Drugstore in Corydon, Indiana, US

Butt Drugs was a drugstore in Corydon, Indiana, United States. Founded in 1952 by William H. Butt, the store operated until 2023. Butt Drugs was known for its unusual name, soda fountain, and service. The store gained further attention in 2010 when it was the subject of a commercial by YouTube personalities Rhett & Link. After years of declining sales, the store was shuttered in 2023.

==History==
William H. Butt founded the drugstore, originally known as William H. Butt Drugs and later as Butt Rexall, in 1952. It was located at 115 East Chestnut Street in downtown Corydon, Indiana. By 1998, the pharmacy was franchised as Valu-Rite and had just completed a renovation. William Butt sold the store to his granddaughter Katie Butt Beckort in 2001; she had been an employee of the store for several years prior.

The drugstore was noted as a local attraction in Corydon, due in part to its unique name. It also retained an operational soda fountain and offered 35-cent cups of coffee for patrons. Additionally, the store offered curb-side service to deliver prescriptions to customers' vehicles. A 2019 article published by WCPO stated that the store was known for its "priority on family friendly service" and was considered an integral part of the community. Its owners sold merchandise playing on the company name, such as T-shirts reading "I love Butt Drugs" and fanny packs, both of which were also sold online. The owners made further puns on the name by naming their liquor department Butt Liquors and advertising free parking in the rear.

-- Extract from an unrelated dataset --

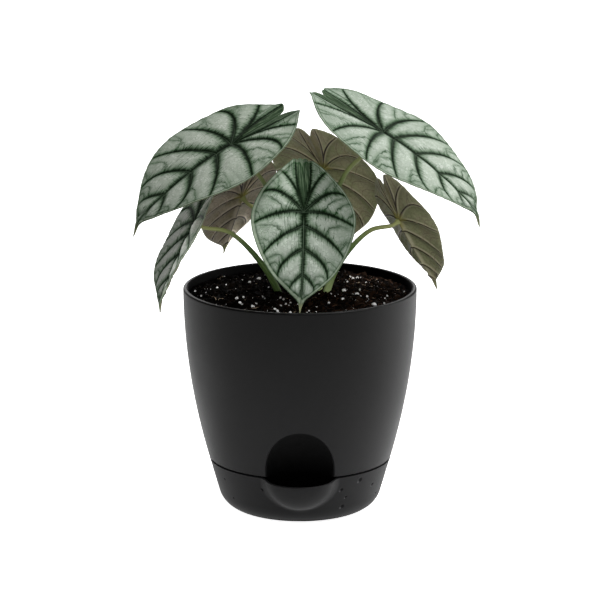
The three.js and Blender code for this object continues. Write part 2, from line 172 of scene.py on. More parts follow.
# %% [markdown]
# ## Writing a finish as a sum
#
# A procedural finish is arithmetic on numbers that vary over the surface. Wiring Math nodes by hand
# hides it, so a small class wraps a node's output, and + or * on it adds the Math node. Every other
# node comes from one method, which fills its sockets with numbers, links or colours in six
# hexadecimal digits. Coats of colour are laid one over the other, each with its share.

# %% Shader maths


class Amount:
    """One output of a node. + - * / and ** on it add Math nodes, with numbers or other outputs."""

    def __init__(self, finish, socket):
        self.finish = finish
        self.socket = socket

    def __add__(self, other):
        return self.finish.maths("ADD", self, other)

    def __sub__(self, other):
        return self.finish.maths("SUBTRACT", self, other)

    def __rsub__(self, other):
        return self.finish.maths("SUBTRACT", other, self)

    def __mul__(self, other):
        return self.finish.maths("MULTIPLY", self, other)

    def __truediv__(self, other):
        return self.finish.maths("DIVIDE", self, other)

    def __rtruediv__(self, other):
        return self.finish.maths("DIVIDE", other, self)

    def __pow__(self, other):
        return self.finish.maths("POWER", self, other)

    __radd__ = __add__
    __rmul__ = __mul__


def colour(code):
    """A colour from its six hexadecimal digits, as red, green, blue and 1 in linear light."""
    parts = np.array([int(code[k : k + 2], 16) for k in (0, 2, 4)]) / 255
    linear = np.where(parts <= 0.04045, parts / 12.92, ((parts + 0.055) / 1.055) ** 2.4)
    return (*linear.tolist(), 1.0)


class Finish:
    """A material with a Principled shader, whose sockets are given by their names."""

    def __init__(self, name, **even):
        self.material = bpy.data.materials.new(name)
        self.material.use_nodes = True
        self.nodes = self.material.node_tree.nodes
        self.shader = self.nodes["Principled BSDF"]
        self.wear(**even)

    def fill(self, socket, value):
        """Gives a socket a link, a number, a vector or a colour in six digits."""
        if isinstance(value, Amount):
            self.material.node_tree.links.new(value.socket, socket)
        else:
            socket.default_value = colour(value) if isinstance(value, str) else value

    def wear(self, **sockets):
        """Fills the shader's sockets and returns the material."""
        for socket, value in sockets.items():
            self.fill(self.shader.inputs[socket.replace("_", " ")], value)
        return self.material

    def node(self, kind, inputs, output=0, **settings):
        """Adds a node of this kind, sets it up, fills its inputs by name or number, and returns one
        of its outputs."""
        node = self.nodes.new("ShaderNode" + kind)
        for key, value in settings.items():
            setattr(node, key, value)
        for key, value in inputs.items():
            self.fill(node.inputs[key], value)
        return Amount(self, node.outputs[output])

    def maths(self, operation, *numbers):
        """One Math node with these numbers."""
        return self.node("Math", dict(enumerate(numbers)), operation=operation)

    def most(self, first, second):
        """The larger of two amounts."""
        return self.maths("MAXIMUM", first, second)

    def carried(self, name, output="Fac"):
        """A number or a place that the piece's points or corners carry."""
        return self.node("Attribute", {}, output, attribute_name=name)

    def step(self, low, high, value):
        """0 where the value is low, 1 where it is high, with a soft change between them."""
        inputs = {"Value": value, "From Min": low, "From Max": high}
        return self.node("MapRange", inputs, interpolation_type="SMOOTHSTEP")

    def near(self, low, high, value):
        """1 where the value is low and 0 where it is high: 1 less the step."""
        return 1 - self.step(low, high, value)

    def mix(self, share, first, second):
        """A colour between two: the first where the share is 0, the second where it is 1."""
        return self.node("Mix", {0: share, 6: first, 7: second}, 2, data_type="RGBA")

    def coats(self, tone, *coats):
        """A tone under coats of colour, each of them a share and a colour."""
        for share, over in coats:
            tone = self.mix(share, tone, over)
        return tone

    def times(self, vector, factors):
        """A vector or a colour times another, part by part."""
        return self.node("VectorMath", {0: vector, 1: factors}, operation="MULTIPLY")

    def place(self):
        """The place in the part, in metres."""
        return self.node("TexCoord", {}, "Object")

    def apart(self, vector):
        """The three parts of a vector."""
        return [self.node("SeparateXYZ", {0: vector}, k) for k in range(3)]

    def vector(self, x, y, z):
        """A vector from its three parts."""
        return self.node("CombineXYZ", {0: x, 1: y, 2: z})

    def noise(self, where, scale, detail=2.0, roughness=0.5):
        """Cloudy random numbers from about 0.2 to 0.8, with a mean of a half."""
        inputs = {"Vector": where, "Scale": scale, "Detail": detail, "Roughness": roughness}
        return self.node("TexNoise", inputs)

    def netting(self, flat, scale, sway):
        """Distance to the borders of random cells, as of a net of fine veins. Noise pushes the place
        by up to the sway first, so that the borders bend."""
        push = self.node("TexNoise", {"Vector": flat, "Scale": scale * 1.5, "Detail": 2.0}, 1)
        bent = self.node("VectorMath", {0: push, 1: (sway, sway, 0), 2: flat}, operation="MULTIPLY_ADD")
        return self.node("TexVoronoi", {"Vector": bent, "Scale": scale}, feature="DISTANCE_TO_EDGE")

    def blob(self, spot, centre, inner, outer):
        """1 up to the inner distance from a centre and 0 past the outer one, all in millimetres."""
        away = self.node("VectorMath", {0: spot, 1: tuple(centre * MM)}, "Value", operation="DISTANCE")
        return self.near(inner * MM, outer * MM, away)

    def relief(self, height, depth):
        """The normal of a surface whose height varies from 0 to 1 times a depth in millimetres."""
        return self.node("Bump", {"Height": height, "Distance": depth * MM, "Strength": 1.0})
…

In 2010, YouTube personalities Rhett & Link gave the store further attention when, as part of a project to film commercials for small local businesses, they recorded one for Butt Drugs. The commercial features the two singing a jingle about the store over footage of employees and customers. The two were recommended the business by a fan, and thought the recommendation was a joke until they visited Corydon and considered the business suitable for a commercial. Employees of Butt Drugs noted that sales of T-shirts for the store increased greatly after Rhett & Link's commercial became a viral video. The commercial was also shared on The Ellen DeGeneres Show and by Howard Stern.

Despite the popularity from this commercial, the store continued to decline in profitability for many years, ultimately closing in May 2023. Customers' prescriptions were transferred to the town's CVS. After the store's closing, the soda fountain was reinstalled at 1819 General Store in nearby Elizabeth, Indiana.